To explain further, it has been observed that there is a relationship between the potential humour and the hight of the comic personality, the taller being the funnier, as it were, as observed by Neil Gaiman in his book (Don't Panic) about Douglas Adams and the Hitchhiker's books. There is a little side note that explains that much of British comedy is dominated by very tall people, and goes on to mention that Graham Chapman, at a mere six-foot-three, was therefore four per cent less funny than John Cleese (among others), who was in fact six-foot-five.

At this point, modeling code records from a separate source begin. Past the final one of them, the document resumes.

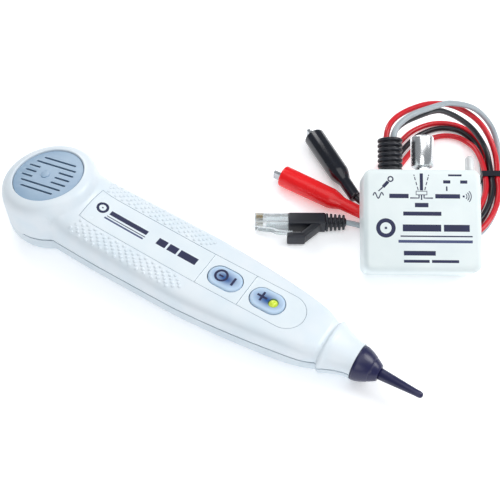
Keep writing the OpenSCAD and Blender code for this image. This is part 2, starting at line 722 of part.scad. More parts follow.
module plug_boot() {
    color("#111522") on_bench() difference() {
        union() {
            translate([-67.8, plug_y - 3.9, 0.1]) cube([20.8, 7.8, 8.6]);
            translate([0, 0, 0.6]) linear_extrude(7.6) polygon([[-68.7, 27], [-68.7, 24.2],
                [-60.5, 23.6], [-54.8, 29.6], [-50, plug_y - 3.8], [-60, plug_y - 3.8],
                [-61.5, 28]]);
            for (i = [0:4]) translate([-47.2 + 2.3 * i, plug_y, plug_z]) rotate([0, 90, 0])
                cylinder(r = 3.7 - 0.15 * i, h = 1.3);
            translate([-48, plug_y, plug_z]) rotate([0, 90, 0]) cylinder(r = 2.6, h = 12.3);
        }
        translate([-70, plug_y - 3.3 - gap, plug_z - 3.85 - gap])
            cube([7, 6.6 + 2 * gap, 7.7 + 2 * gap]);
    }
}

module plug_body() {
    color("#dfe9ec") on_bench() difference() {
        translate([-86.1, plug_y - 3.3, plug_z - 3.85]) cube([22.4, 6.6, 7.7]);
        for (i = [-1.5:1.5]) translate([-86.2, plug_y + 0.6, plug_z + 1.02 * i - 0.2])
            cube([4.6, 4, 0.4]);
        translate([-80, plug_y - 1.4, plug_z - 2.6]) cube([17, 2.8, 5.2]);
    }
}

module plug_contacts() {
    color("#c9a24a") on_bench() for (i = [-1.5:1.5])
        translate([-85.4, plug_y + 0.7, plug_z + 1.02 * i - 0.15]) cube([3.6, 2.4, 0.3]);
}

module plug_latch() {
    color("#dfe9ec") on_bench() translate([0, 0, plug_z - 1.5]) {
        translate([-84.2, 32.8]) cylinder(r = 0.6, h = 3);
        linear_extrude(3) polygon([[-84.2, 33.25], [-84.2, 32.35], [-83.4, 31.9], [-77, 31.1],
            [-74.5, 29.6], [-65.5, 28.6], [-65.5, 29.7], [-74, 30.9], [-77, 32.3], [-83, 33.1]]);
    }
}

top_shell();
bottom_shell();
battery_door();
battery_door_screw();
shell_screws();
speaker_grille();
speaker_gasket();
speaker_frame();
speaker_cone();
speaker_magnet();
name_panel();
power_panel();
volume_panel();
power_button();
volume_button();
volume_light();
keypad_membrane();
probe_circuit_board();
tactile_switches();
probe_battery();
probe_battery_snap();
tip_holder();
probe_tip();
tip_contact();
tip_spring();
generator_front_case();
generator_back_case();
generator_screws();
lead_boot();
toggle_housing();
toggle_bushing();
toggle_nut();
toggle_lever();
toggle_cap();
generator_light();
generator_circuit_board();
generator_battery();
generator_battery_snap();
red_lead();
black_lead();
grey_lead();
lead_tie();
red_clip_boot();
red_fixed_jaw();
red_moving_jaw();
red_clip_pin();
red_clip_spring();
black_clip_boot();
black_fixed_jaw();
black_moving_jaw();
black_clip_pin();
black_clip_spring();
plug_boot();
plug_body();
plug_contacts();
plug_latch();
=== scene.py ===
import math

import bmesh
import bpy
from mathutils import Matrix, Vector


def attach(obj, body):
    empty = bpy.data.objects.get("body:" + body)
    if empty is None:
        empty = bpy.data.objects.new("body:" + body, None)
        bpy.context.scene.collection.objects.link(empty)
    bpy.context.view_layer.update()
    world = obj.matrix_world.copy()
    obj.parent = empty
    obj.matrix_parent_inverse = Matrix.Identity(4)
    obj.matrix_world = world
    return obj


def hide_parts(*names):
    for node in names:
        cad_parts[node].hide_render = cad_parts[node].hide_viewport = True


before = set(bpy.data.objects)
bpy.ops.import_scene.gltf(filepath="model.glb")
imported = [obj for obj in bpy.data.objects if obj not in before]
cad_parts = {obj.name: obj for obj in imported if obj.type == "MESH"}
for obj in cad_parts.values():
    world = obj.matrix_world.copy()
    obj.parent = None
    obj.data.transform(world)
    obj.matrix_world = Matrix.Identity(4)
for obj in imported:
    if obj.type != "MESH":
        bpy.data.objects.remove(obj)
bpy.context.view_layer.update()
scene = bpy.context.scene

MM = 0.001
TO_METRES = Matrix.Diagonal((MM, MM, MM, 1))
WHOLE = Matrix.Identity(4)


# ---- camera and light ----

CAMERA_AT = Vector((263.3, -217.1, 398.0)) * MM
CAMERA_TARGET = Vector((108.6, 29.4, 12.0)) * MM


def make_camera():
    data = bpy.data.cameras.new("camera")
    data.lens = 65.5
    data.sensor_width = 36
    data.clip_start = 0.01
    camera = bpy.data.objects.new("camera", data)
    camera.location = CAMERA_AT
    camera.rotation_euler = (CAMERA_TARGET - CAMERA_AT).to_track_quat("-Z", "Y").to_euler()
    scene.collection.objects.link(camera)
    scene.camera = camera


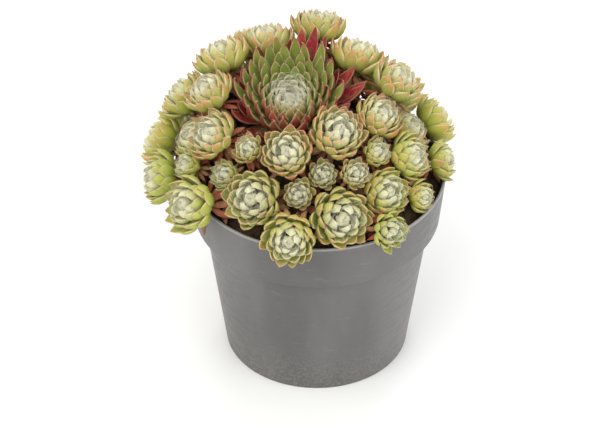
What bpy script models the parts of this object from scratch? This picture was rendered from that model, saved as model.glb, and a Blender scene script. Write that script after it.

And yet there is also an interesting relation with name as well. We have Terry Pratchett, a writing style not unlike that of Douglas Adams but in my opinion somewhat a tranquilized version - no less funny, but in a more subtle way - and we have a full third of the Monty Python team composed of Terrys. There is Terry Jones, the one who most often played a pepperpot and also appeared nude on the Flying Circus more than any other member of the troupe, and we have the famed animator (and now director) Terry Gilliam. But of course, the fatal flaw with Terry Gilliam is that he was not, to begin with, British. But when you think about it, he was surrounded by Englandness for quite some time. I believe he was exposed to constant radiation by hitherto unknown subatomic particles, which I shall call britons, and one could argue that his very name - Terry - made him more susceptible to the effects of such radiation, that of becoming comedic. Particularly, comedic in the nonsensical British (tm) way.
This is only a fledgling hypothesis, as there is much more testing to be done, but I'd say I have an admirable start here.